Os músicos de Yazz são por esta altura plenamente fluentes nas nuances harmónicas e melódicas com que a trompetista dota as suas peças. A riqueza cromática do vibrafone, por um lado, mas também a amplificação tonal do trompete e fliscorne através do Kaoss Pad e dos pedais de efeitos libertam a música da sua dimensão acústica e projectam-na num espectro tímbrico e cromático mais inventivo. E depois há os diálogos ou conversas em que todos participam: especialmente entusiasmantes foram as trocas de frases e convergências em uníssonos entre o vibrafone e o trompete ou o vibrafone e a bateria. Por vezes, Ralph Wyld até traz à memória o particular toque de Mulatu Astatke no vibrafone, na forma como as suas mãos parecem ter facilidade em conjurar cores que evocam outras culturas, outras paisagens, distantes no tempo e no espaço. Todos tiveram amplo espaço solista e todos o ocuparam com uma refinada elegância, diga-se ainda.

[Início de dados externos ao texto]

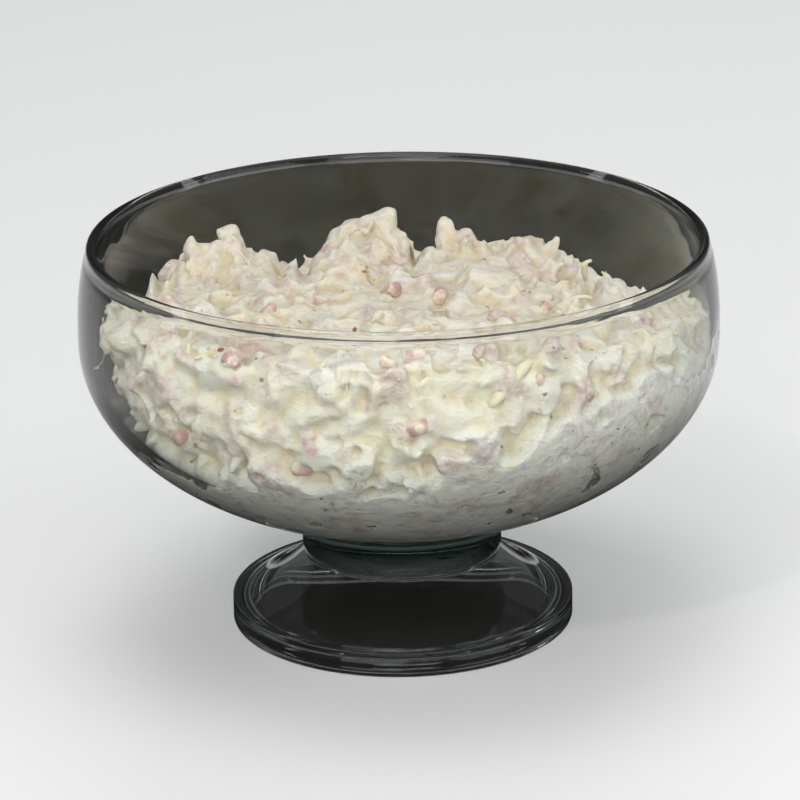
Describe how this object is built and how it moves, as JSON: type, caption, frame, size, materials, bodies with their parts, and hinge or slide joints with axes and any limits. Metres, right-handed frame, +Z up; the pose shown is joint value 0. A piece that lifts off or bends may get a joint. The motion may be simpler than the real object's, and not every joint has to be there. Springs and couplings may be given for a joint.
{
  "type": "ham salad in a glass bowl",
  "caption": "A heap of diced ham salad bound with mayonnaise, served in a clear glass bowl on a short trumpet foot with a thick disc base",
  "frame": {"origin": "middle of the underside of the foot, on the surface that the bowl stands on", "axes": "+Z up out of the bowl, -Y towards the viewer of the picture, +X to the right"},
  "size_m": [0.2302, 0.2302, 0.1447],
  "materials": {
    "clear_glass": "clear pressed glass, polished, faintly smoky where it is thick",
    "dressed_salad": "moist cream mayonnaise over pink ham and pale shreds, satin"
  },
  "bodies": {
    "root": {"glass_bowl": "clear_glass", "ham_salad": "dressed_salad"}
  },
  "joints": []
}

Yazz Ahmed soa como uma artista à beira de grandes feitos, como uma criadora que apesar de já ter registado importantes conquistas no seu currículo – do reconhecimento de importantes publicações como a Wire até convites de prestigiadas instituições como o Barbican – continua a ter no futuro o mais importante dos seus palcos. Poder aplaudi-la antes que isso suceda é um privilégio que não se deve menosprezar.